The Paul Richards column
Special advisers are the most reported about, and least understood, part of the Whitehall machine. This week, these men and women who, in Clare Short’s vivid phrase, ‘live in the dark’ had yet more light shone upon them. Jenny Jackson, the special adviser to Andrew Lansley at the department of health, has been put on the bench. She has been told that she can no longer brief lobby journalists. She is the latest in a long line of special advisers who have become more newsworthy than their bosses. It won’t end well.
I should declare an interest, of course. Jenny Jackson sits in the same office I sat in at Richmond House on Whitehall. She may have the same desk for all I know. As a Labour special adviser during some major health service reforms, my job was to attempt to communicate difficult policies against a chorus of booing from the health professionals’ bodies.
Cameron has sent trusted adviser Sean Worth from Number 10 to oversee the communications around Lansley’s reforms. In the period after 2005, Tony Blair took a similarly close interest in what Patricia Hewitt was up to. As DH special advisers, myself and Liz Kendall (now one of the Leicester MPs) were often summoned across the road to Number 10 to receive ‘helpful advice’ from Blair’s political office. At the time, Labour’s reforms were being denounced from left and right, causing a ministerial resignation, a secretary of state to be barracked at the RCN conference, and endless backbenchers’ dark threats. The Blairite reforms introduced in this period led directly to the lowest waiting times and highest patient satisfaction since 1948, making Patricia Hewitt one of the most effective health secretaries ever, but that’s another story.
As one of a hundred or more former Labour special advisers, I am in no doubt that the role is vital to good governance. The civil service code clearly sets out that special advisers reinforce the impartiality of civil servants, by ensuring no civil servant can be pressed into performing political tasks by overbearing ministers. Special advisers allow civil servants to be civil servants. They’ve been around a long time. Powerful politicians have always relied on advisers, but Harold Wilson in the 1960s formalised their role within the constitution. They are funded by the state, through your taxes (as are the opposition front bench researchers), rather than by the political parties. A generation of front-rank politicians have served as special advisers. Both the prime minister, and the leader of the opposition have been treasury special advisers. A quick look at the list of the PLP suggests that about 15 current Labour MPs are former special advisers, including Jack Straw, Hilary Benn, Michael Dugher, John Woodcock, Emma Reynolds, Ed Balls, Ed Miliband and the newest Labour MP Jonathan Ashworth. This excludes those who have worked as MPs’ assistants or as Labour Party staff.

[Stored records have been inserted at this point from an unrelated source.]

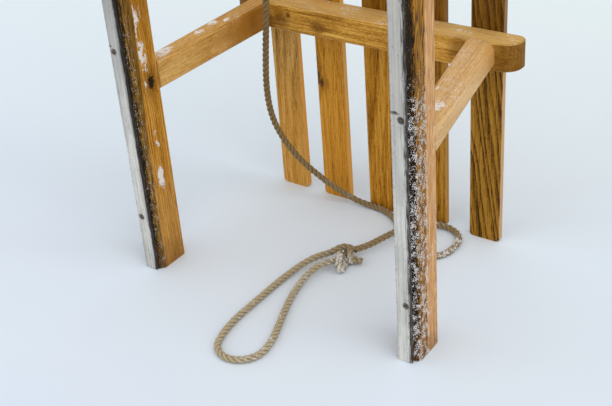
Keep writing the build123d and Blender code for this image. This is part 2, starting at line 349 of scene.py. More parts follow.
def knot_marks(graph, place, marks):
    """Masks of the dark hearts of knots and of the browner wood round them."""
    heart, halo = 0.0, 0.0
    ragged = graph.noise(place, *KNOT_EDGE)
    for centre, size in marks:
        scaled = graph.vector("DIVIDE", graph.vector("SUBTRACT", place, centre), size)
        away = graph.sum(graph.length(scaled), (ragged, 1.5))
        heart = graph.larger(heart, graph.span(away, 1.0, 0.55))
        halo = graph.larger(halo, graph.span(away, 3.0, 0.8))
    return heart, halo


def bent_place(graph, u, v, s):
    """Turns a place on a runner into depth above the sole and length along it, round the bend too."""
    arm = graph.math("SUBTRACT", sole_y + bend_radius, v)
    rise = graph.larger(graph.math("SUBTRACT", s, bend_z), 0.0)
    squares = graph.math("MULTIPLY_ADD", arm, arm, graph.times(rise, rise))
    depth = graph.math("SUBTRACT", bend_radius, graph.math("SQRT", squares))
    turned = graph.times(graph.math("ARCTAN2", rise, arm), bend_radius)
    return [u, depth, graph.math("ADD", graph.math("MINIMUM", s, bend_z), turned)]


# Layers on the wood

def roughen(graph, look, mask, roughness):
    """Makes a look at least so rough where the mask is 1."""
    look["roughness"] = graph.larger(look["roughness"], graph.times(mask, roughness))


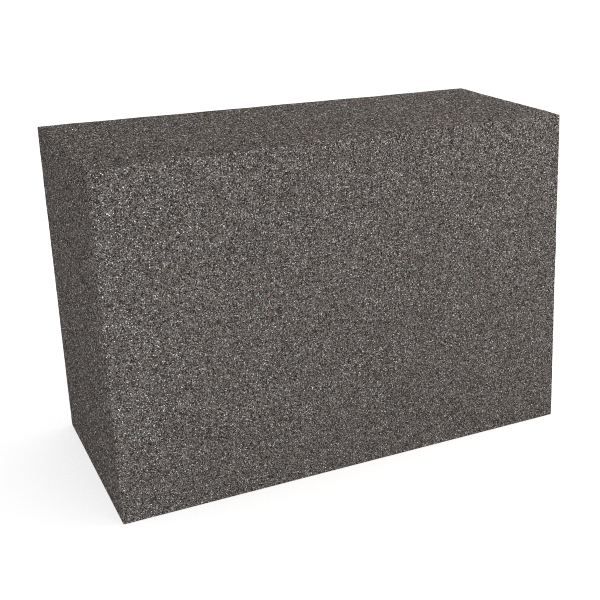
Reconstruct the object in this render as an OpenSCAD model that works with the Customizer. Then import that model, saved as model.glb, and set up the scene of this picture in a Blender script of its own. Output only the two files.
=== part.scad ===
// Foam block: one solid cut from a slab of charcoal open-cell polyurethane foam.
// The origin is the middle of the bottom face. X is the length, Y the depth and
// Z the height, and the front face looks along -Y.

/* [Block] */
// Length of the block, left end to right end
block_w = 300; // [100:1:600]
// Depth of the block, front face to back face
block_d = 132; // [50:1:300]
// Height of the block, bottom face to top face
block_h = 208; // [80:1:400]

/* [Cut edges] */
// Radius of the slightly soft edge where two cut faces meet
edge_r = 0.8; // [0.4:0.1:4]

/* [Hidden] */
// Colour of the cut foam
foam_colour = "#605b59";
$fn = 32;

// A rectangle with a soft corner, centred on the origin
module cut_section(across, up) {
    square([across - 2 * edge_r, up], center = true);
    square([across, up - 2 * edge_r], center = true);
    for (x = [-1, 1], y = [-1, 1])
        translate([x * (across / 2 - edge_r), y * (up / 2 - edge_r)])
            circle(r = edge_r);
}

// The block is what its three sections share: the plan swept up, the front
// view swept from front to back, and the end view swept from left to right
module foam_block() {
    color(foam_colour)
        translate([0, 0, block_h / 2])
            intersection() {
                linear_extrude(height = block_h, center = true)
                    cut_section(block_w, block_d);
                rotate([90, 0, 0])
                    linear_extrude(height = block_d, center = true)
                        cut_section(block_w, block_h);
                rotate([90, 0, 90])
                    linear_extrude(height = block_w, center = true)
                        cut_section(block_d, block_h);
            }
}

foam_block();
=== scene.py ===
"""A foam block: one solid cut from a slab of charcoal open-cell polyurethane foam."""
import itertools
import math

import bpy
from mathutils import Matrix, Vector, noise


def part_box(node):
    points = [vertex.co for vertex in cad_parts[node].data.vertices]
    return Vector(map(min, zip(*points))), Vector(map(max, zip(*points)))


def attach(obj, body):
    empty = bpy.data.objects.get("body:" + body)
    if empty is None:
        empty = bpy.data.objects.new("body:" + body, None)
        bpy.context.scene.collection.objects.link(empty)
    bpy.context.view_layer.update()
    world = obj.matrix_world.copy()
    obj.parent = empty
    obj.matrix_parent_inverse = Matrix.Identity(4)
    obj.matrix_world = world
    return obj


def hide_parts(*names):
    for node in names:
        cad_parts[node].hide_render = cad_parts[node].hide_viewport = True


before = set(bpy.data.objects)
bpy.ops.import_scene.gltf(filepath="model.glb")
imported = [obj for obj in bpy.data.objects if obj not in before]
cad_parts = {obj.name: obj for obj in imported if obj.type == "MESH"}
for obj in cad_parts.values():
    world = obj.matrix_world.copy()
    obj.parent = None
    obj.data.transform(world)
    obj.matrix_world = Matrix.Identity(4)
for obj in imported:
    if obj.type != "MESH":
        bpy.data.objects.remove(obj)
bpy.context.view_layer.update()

# ---------------------------------------------------------------- sizes, in metres

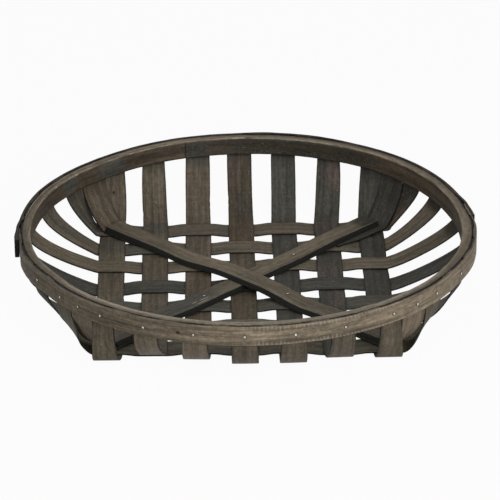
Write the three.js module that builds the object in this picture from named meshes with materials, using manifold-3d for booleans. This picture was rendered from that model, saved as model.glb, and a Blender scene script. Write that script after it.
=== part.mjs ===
// A round-rimmed tobacco basket of flat wooden splints.
// Seven splints run front to back and seven run side to side in a plain weave. A short splint
// fills each corner, and two thick braces lie crosswise over their ends and hold the floor flat.
// Every splint turns up at its ends and is nailed between an inner and an outer hoop.
// Millimetres and degrees. The origin is on the underside of the floor at its middle, +Z is up,
// -Y is the front and +X is the right. An azimuth starts at the back and goes round by the right.

import * as THREE from 'three';
import { mergeVertices } from 'three/addons/utils/BufferGeometryUtils.js';
import Module from 'manifold-3d';

const wasm = await Module();
wasm.setup();

// Clearance between pieces that touch
const FIT = 0.3;

// Rim
const RIM_RADIUS = 250;
const RIM_TOP = 76;
const OUTER_HOOP_THICKNESS = 3;
const OUTER_HOOP_HEIGHT = 21.5;
const INNER_HOOP_THICKNESS = 9;
const INNER_HOOP_HEIGHT = 21;
const INNER_HOOP_WEAR = 2;
const HOOP_STEP = 3.75;

// The inner hoop is one band whose thinned ends overlap in a long scarf
const SCARF_START = -84;
const SCARF_END = -16.3;
const SCARF_TIP = 1.5;
const SCARF_STEP = 0.004;

// The outer hoop is two half bands, and the back one laps outside the front one
const BACK_BAND_LEFT = -95.2;
const BACK_BAND_RIGHT = 86;
const FRONT_BAND_LEFT = -88;
const FRONT_BAND_RIGHT = 77;
const FRONT_BAND_TIP = 1.5;
const LAP_RAMP = 8;
const LAP_MARGIN = 1;

// Splints
const SPLINTS_EACH_WAY = 7;
const SPLINT_WIDTH = 28;
const SPLINT_THICKNESS = 1.6;
const SPLINT_PITCH = 48.7;
const END_DROP = 1;
const CROSSING_MARGIN = 1;
const CORNER_GAP = 1.2;
const ENTRY_MARGIN = 1;

// The columns lie a little left of the middle, and the rows a little off an even spacing
const COLUMN_SHIFT = -5;
const ROW_NUDGES = [-1.3, 0.3, 2, 1.5, 0.5, -2, -2.5];

// Turns of each end round the rim, off an even spacing, in degrees
const COLUMN_FRONT_NUDGES = [-0.8, -1.1, -1, -1.4, -2.1, -2.2, -1.2];
const COLUMN_BACK_NUDGES = [0.4, 0.1, -0.1, -1.1, -1.7, -1.4, -1.3];
const ROW_LEFT_NUDGES = [0, 1, 1, -0.5, 0, 0, -1.2];
const ROW_RIGHT_NUDGES = [-1.3, -2, -0.7, 0, 0, 0, 0];

// Shape of the walls: how far each holds to the floor's level, and how far down from the rim it
// hangs upright, before it curves
const BACK_WALL = { flat: 30, upright: 21 };
const FRONT_FLATS = [26, 3, 14, 39, 35, 27, 28];
const FRONT_UPRIGHT = 21;
const LEFT_WALL = { flat: 3, upright: 25 };
const RIGHT_WALL = { flat: 13, upright: 17 };
const CORNER_WALL = { flat: 8, upright: 14 };
const WALL_STEPS = 8;
const TWIST_START = 0.4;

// Splints of the corners: the direction of each, how far beside it the splint lies on the floor,
// and how far its end in the rim is turned
const CORNER_SPLINTS = {
  back_right: { direction: 45, shift: 0.3, nudge: -1.3 },
  front_right: { direction: 135, shift: -3, nudge: 0.5 },
  front_left: { direction: 225, shift: 5, nudge: 1.2 },
  back_left: { direction: 315, shift: -1.5, nudge: 0.1 },
};
const CORNER_SPLINT_WIDTH = 30;
const CORNER_SPLINT_START = 138;
const CORNER_SPLINT_REACH = 209;
const CORNER_SPLINT_WALL = { flat: 11, upright: 20 };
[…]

Cameron came into office promising to reduce the number of special advisers. In opposition, he decried the take-over of Whitehall by spin doctors (despite having been one). As the prospect of forming a government become more real, his vituperation towards special advisers seemed to disappear. The Coalition Agreement contains a classic piece of obfuscation: ‘we will place a limit on the number of special advisers’, which comes straight from the Yes, Minister phrasebook. In June last year, the new government appointed 66 special advisers. By March 2011, the number had increased to 74, an increase of 17%. This includes extra advisers for both Cameron and Clegg, as well as for Hague, Fox and Warsi.
What the Tories have discovered is what every government learns – ministers need special advisers. Indeed, an incoming Labour government should appoint dozens more, including for ministers of state and junior ministers, and not just secretaries of state. It is absurd that most ministers of state have no political support at all. Visiting Americans and others find it laughable that senior members of a n administration get so little help with the essential business of government. It is a hangover from the days when ministers were self-funding, from private incomes or professional fees, and sits uneasily in an age of democracy.
Andrew Lansley will become increasingly frustrated at the shackling of Jenny Jackson. By neutering his political mouthpiece, Cameron has reduced Lansley’s prestige and power within Whitehall. Journalists will get their stories elsewhere, including the Lib Dem special advisers who are spinning like tops against the health service reforms. If Lansley resigns over the sinking of his flagship, the pivotal moment will be when Cameron ordered his special adviser to turn off her mobile.